Répartition Public vs Privé par niveau scolaire 

Entre ascenseur social et acteur stratégique 

Un avis partagé par Mohamed Nedali qui qualifie le suivi pédagogique de limité. “Les inspecteurs pédagogiques qui sont chargés d’assurer ce suivi sont débordés par leurs missions dans le public”, développe-t-il.

Les écoles privées sont souvent perçues comme un tremplin vers l’ascension sociale, ouvrant la voie à des diplômes mieux valorisés et à des carrières plus prestigieuses. Mais cette réussite n’est pas toujours garantie.

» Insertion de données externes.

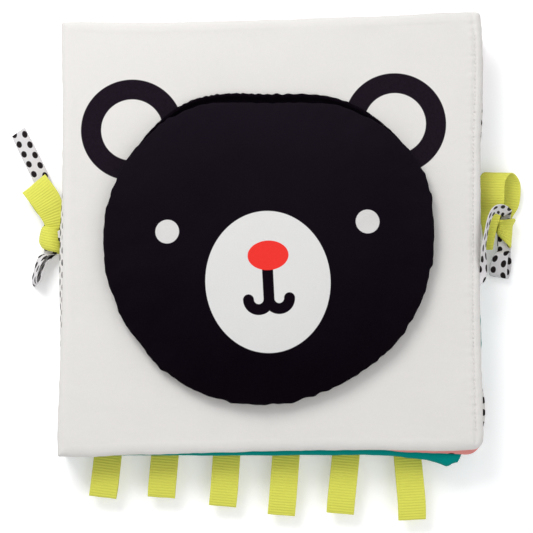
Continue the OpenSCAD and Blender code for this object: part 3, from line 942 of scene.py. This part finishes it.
def near(knot, rows):
    """Rows given from a knot, as places."""
    return [(knot[0] + x, knot[1] + y, knot[2] + z, *rest) for x, y, z, *rest in rows]


def straight_pass(level, x=0.0):
    return [(x, y, level, 8, 0, 0) for y in (12, 8.5, 0, -8.5)]


def last_pass(level, x=0.0):
    return [(x, y, level, 8, 0, 0) for y in (-8.5, -1, 6.5)]


def wrap(name, knot, rings, material):
    """A knot's wrap: a soft tube of ribbon through rings of x, y, z, half width, half height and slant."""
    around = 84
    path = smooth_rows(rings, 7)
    run = np.concatenate([[0], np.cumsum(np.linalg.norm(np.diff(path[:, [1, 3]], axis=0), axis=1))])
    points, uvs = [], []
    for k, (x, y, z, wide, tall, slant) in enumerate(path):
        for i in range(around):
            a = 2 * math.pi * i / around
            fold = 1 + 0.02 * math.sin(3 * a + run[k] * 0.3)
            fold += 0.035 * ripple(1.6 * math.cos(a), 1.6 * math.sin(a), run[k] * 0.16)
            out = wide * fold * math.cos(a)
            lift = slant * out + 0.35 * math.sin(2 * a + 1)
            points.append((knot[0] + x + out, knot[1] + y + lift, knot[2] + z + tall * fold * math.sin(a)))
            uvs.append((math.sin(a) * 6, run[k]))
    last = len(path) - 1
    faces = [(a, d, c, b) for a, b, c, d in bands(last + 1, around)]
    faces += [tuple(range(around)), tuple(last * around + i for i in range(around))[::-1]]
    return add_mesh(name, points, faces, [material], uvs=uvs)


def declare_wrap(obj, node, body):
    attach(obj, body)
    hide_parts(node)


def left_bow():
    k = LEFT_KNOT
    loop = ribbon("left_lime_loop", near(k, [
        (-0.4, 3, 1.6, 7, 0, 0), (0.2, 7.5, 2.8, 9.6, 8, 4), (0.4, 12, 3.8, 13.4, 18, 8),
        (-2.8, 20.5, 4.8, 17, 30, 8),
        (-10, 30.4, 3.4, 17.4, 39, 2), (-11.6, 32.2, 0.6, 17.4, 40, 0), (-10.2, 30, -1.8, 16.4, 39, 0),
        (-4.6, 19, -1.8, 13.4, 28, 0), (-1, 10.5, 0, 8.5, 10, 0), (-0.6, 3, -0.2, 7, 0, 0)]),
        GROSGRAIN, slack=0.2)
    declare_ribbon(loop, "left_lime_ribbon", "book_block")
    knot = wrap("left_lime_knot", k, [
        (-0.6, 4.6, 0, 2.6, 2.4, 0), (-0.6, 6.4, 0, 4, 3.8, 0), (-0.9, 6.2, 0.1, 5, 4.6, -0.1),
        (-1.3, 3, 0.2, 6, 5.1, -0.2), (-1.4, -1, 0.2, 6.6, 5.3, -0.24), (-1.2, -4.6, 0.1, 6.7, 5.3, -0.28),
        (-0.8, -6.8, 0, 6.2, 5, -0.3), (-0.7, -7.9, 0, 5.4, 4.2, -0.3), (-0.7, -7.6, 0, 4, 3, -0.3),
        (-0.7, -6, 0, 3, 2, -0.3)], GROSGRAIN)
    declare_wrap(knot, "left_lime_ribbon", "book_block")
    low = -4.2
    dotted = ribbon("left_dotted_length", near(k, [
        (-22, 64.4, low, 9.4, 36, 0), (-14.6, 49.6, low - 0.4, 10, 27, 0), (-7.4, 35, low - 0.6, 10, 22, 0),
        (-2.4, 21, low, 10, 10, 0), *straight_pass(PASS_HIGH, -1.5),
        (-5.6, -10.8, -0.8, 7.6, 6, 34), (-8.6, -16.2, -0.4, 9.6, 12, 60), (-10.4, -22, -0.4, 10, 12, 66),
        (-10.8, -25.8, -0.4, 10, 12, 68), (-9.6, -27.9, -0.4, 10, 12, 68), (-8.2, -25.8, -0.4, 10, 12, 68),
        (-7.4, -22, -0.4, 10, 12, 66), (-5.8, -16.4, -0.8, 9.4, 10, 60), (-3.4, -11.5, -2, 8, 6, 30),
        *last_pass(PASS_LOW, -1.5)]), DOT_RIBBON, slack=0.12)
    declare_ribbon(dotted, "left_dotted_ribbon", "book_block")
    edge = HINGE_X - k[0]
    stub = ribbon("left_dotted_stub", near(k, [
        (-2.4, 1.4, 1.6, 4, 90, 0), (0.5, 1.4, 2.4, 4.4, 90, 0), (3.2, 1.2, 3.2, 5.4, 90, 0),
        (5.4, 0.8, 3.2, 8.4, 90, 0),
        (edge - 0.9, 0.5, 2.6, 12, 90, 0), (edge + 1.5, 0.4, 2.3, 12.6, 90, 0)]), DOT_RIBBON, slack=0.25)
    declare_ribbon(stub, "left_dotted_ribbon", "book_block")


def right_bow():
    k = RIGHT_KNOT
    loop = ribbon("right_lime_loop", near(k, [
        (-10.6, -9, 1.4, 5.4, 0, 10), (-10, 3, 3, 8.6, 0, 10), (-9.4, 17, 6, 15.2, 0, 6),
        (-8.6, 31, 6.8, 15.8, 0, 0),
        (-4.2, 36.6, 3.8, 17.4, 0, -8), (0.8, 31.6, -1, 17.4, -4, -6), (1.2, 19, -3.4, 15, -6, 0),
        (0.6, 10.5, -4.2, 8, 0, 0), (0, 4, -3.8, 7, 0, 0)]), GROSGRAIN, slack=0.2)
    declare_ribbon(loop, "right_lime_ribbon", "front")
    knot = wrap("right_lime_knot", k, [
        (-0.2, 5.6, 0, 3.4, 3, 0.06), (-0.2, 8.2, 0, 4.6, 4.2, 0.06), (-0.2, 9, 0, 5.6, 5.4, 0.06),
        (-0.2, 8, 0, 6.1, 6, 0.04), (-0.3, 6.9, 0, 5.6, 5.4, 0), (-0.5, 5.6, 0, 4.9, 4.6, -0.1),
        (-0.7, 3.4, 0, 4.8, 4.8, -0.2), (-1, 0.4, 0, 4.8, 4.9, -0.45),
        (-1.1, -2.4, 0, 4.4, 4.8, -0.85), (-1, -4, 0, 3.9, 4.5, -1.05), (-1, -4.3, 0, 3.2, 3.8, -1.05),
        (-1, -3.2, 0, 2.2, 2.6, -1.05)], GROSGRAIN)
    declare_wrap(knot, "right_lime_ribbon", "front")
    sewn = (COVER_TOP + COVER_UNDER) / 2 - k[2]
    edge = FORE_X - k[0]
    foot = -28.5
    dotted = ribbon("right_dotted_length", near(k, [
        (edge - 3.5, foot - 3.5, sewn, 5, 135, 0), (edge - 0.7, foot - 0.7, sewn, 5, 135, 0),
        (edge + 1.4, foot + 2, sewn, 5, 135, 0), (edge + 2, -19.5, sewn + 2.8, 7, 152, 50),
        (edge + 1.8, -11, sewn + 5, 9.4, 164, 68), (edge + 3.2, -2, sewn + 4.6, 9.6, 164, 74),
        (edge + 5.4, 6.5, sewn + 2.7, 9.6, 156, 74), (edge + 8.6, 12, sewn - 0.8, 9.6, 128, 70),
        (edge + 13, 13.4, sewn - 6, 9.6, 80, 58), (0.4, 12.6, 6.2, 6.4, 46, 34),
        *straight_pass(PASS_HIGH, -0.6),
        (-2.8, -11, 0.6, 9, 4, 0), (-4.4, -17, 0.6, 10.4, 2, 2), (-4.8, -22.4, -0.4, 10.8, -4, 2),
        (-3.8, -24.8, -2.6, 10.8, -10, 2), (-2.2, -22.4, -4.4, 10.4, -14, 0), (-0.6, -16, -4.4, 9.4, -10, 0),
        (-0.6, -11, -3.4, 8, -4, 0), *last_pass(PASS_LOW, -0.6)]), DOT_RIBBON, slack=0.12)
    declare_ribbon(dotted, "right_dotted_ribbon", "front")


# How much the floor that the camera sees is lifted towards white
FLOOR_LIFT = 0.22


def floor():
    """A plain white floor that keeps the book's shadow."""
    size, level = 3000, -0.2
    spots = [(-size, -size, level), (size, -size, level), (size, size, level), (-size, size, level)]
    obj = add_mesh("floor", spots, [(0, 1, 2, 3)], [floor_material()])


def floor_material():
    n = Nodes("floor_paint")
    point = n.place()
    tone = n.shade((0.99, 0.99, 0.99, 1), n.noise(point, 0.004, 2), 0.998)
    rays = n.tree.nodes.new("ShaderNodeLightPath")
    seen = n.math("MAXIMUM", rays.outputs["Is Camera Ray"], rays.outputs["Is Glossy Ray"])
    seen = n.math("MAXIMUM", seen, rays.outputs["Is Transmission Ray"])
    n.shader.inputs["Emission Color"].default_value = (1, 1, 1, 1)
    n.put(n.math("MULTIPLY", seen, FLOOR_LIFT), n.shader.inputs["Emission Strength"])
    return n.finish(tone, 0.95, specular=0.05)


# Each lamp's name, place in metres, size and power
LAMPS = [("key", (-0.42, 0.66, 0.88), 0.55, 7.6), ("fill", (0.9, -0.6, 1.5), 1.4, 5.5)]
SKY_POWER = 0.61


def lights():
    """A soft key from the upper left, a weak fill from the right and an even sky."""
    for name, place, size, power in LAMPS:
        lamp = bpy.data.lights.new(name, "AREA")
        lamp.size = size
        lamp.energy = power
        obj = bpy.data.objects.new(name, lamp)
        obj.location = place
        obj.rotation_euler = (-Vector(place)).to_track_quat("-Z", "Y").to_euler()
        bpy.context.collection.objects.link(obj)
    world = bpy.data.worlds.new("sky")
    bpy.context.scene.world = world
    world.use_nodes = True
    tree = world.node_tree
    tree.nodes.clear()
    out = tree.nodes.new("ShaderNodeOutputWorld")
    seen, even = (tree.nodes.new("ShaderNodeBackground") for _ in range(2))
    seen.inputs["Color"].default_value = (1, 1, 1, 1)
    even.inputs["Color"].default_value = (0.97, 0.98, 1, 1)
    even.inputs["Strength"].default_value = SKY_POWER
    rays = tree.nodes.new("ShaderNodeLightPath")
    pick = tree.nodes.new("ShaderNodeMixShader")
    tree.links.new(rays.outputs["Is Camera Ray"], pick.inputs[0])
    tree.links.new(even.outputs[0], pick.inputs[1])
    tree.links.new(seen.outputs[0], pick.inputs[2])
    tree.links.new(pick.outputs[0], out.inputs[0])


# The photograph: its scale on the cover, and where the cover's middle is in it
PHOTO_SIZE = 533
PHOTO_MM = 0.578
PHOTO_MIDDLE = (272.2, 237.0)
CAMERA_FAR = 1000.0
CAMERA_LEAN = 5.5
SENSOR_MM = 36


def camera():
    centre = PHOTO_SIZE / 2
    aim_x = (centre - PHOTO_MIDDLE[0]) * PHOTO_MM
    aim_y = (PHOTO_MIDDLE[1] - centre) * PHOTO_MM
    aim = Vector((aim_x, aim_y, COVER_TOP)) * MM
    lean = math.radians(CAMERA_LEAN)
    eye = aim + Vector((0, -math.sin(lean), math.cos(lean))) * CAMERA_FAR * MM
    data = bpy.data.cameras.new("camera")
    data.sensor_width = SENSOR_MM
    data.sensor_fit = "HORIZONTAL"
    data.lens = SENSOR_MM * CAMERA_FAR / (PHOTO_SIZE * PHOTO_MM)
    obj = bpy.data.objects.new("camera", data)
    obj.location = eye
    obj.rotation_euler = (aim - eye).to_track_quat("-Z", "Y").to_euler()
    bpy.context.collection.objects.link(obj)
    bpy.context.scene.camera = obj


camera()
lights()
floor()
front_cover()
back_cover()
leaves()
spine()
head_backing()
head_pad()
ribbon_tabs()
left_bow()
right_bow()

bpy.context.scene.view_settings.view_transform = "Standard"
bpy.context.view_layer.update()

Comme l’explique Mohamed Nedali, elle dépend bien souvent de la possibilité pour les élèves de poursuivre leurs études dans des universités ou écoles supérieures privées, au Maroc ou à l’étranger. 

De son côté, le ministère de l’Éducation voit dans le privé un partenaire clé pour accompagner la réforme du système. Dans sa Vision stratégique 2015-2030, il attend de ce secteur qu’il participe à la généralisation de l’enseignement, à la diversification de l’offre éducative, à l’amélioration de la qualité et à la promotion de l’excellence, tout en veillant à l’équité et à l’égalité des chances. Des objectifs louables et un défi immense. Car le secteur privé doit ainsi prouver qu’il ne se contente pas d’être un marché lucratif mais qu’il peut réellement contribuer à bâtir une école marocaine plus juste et plus équitable.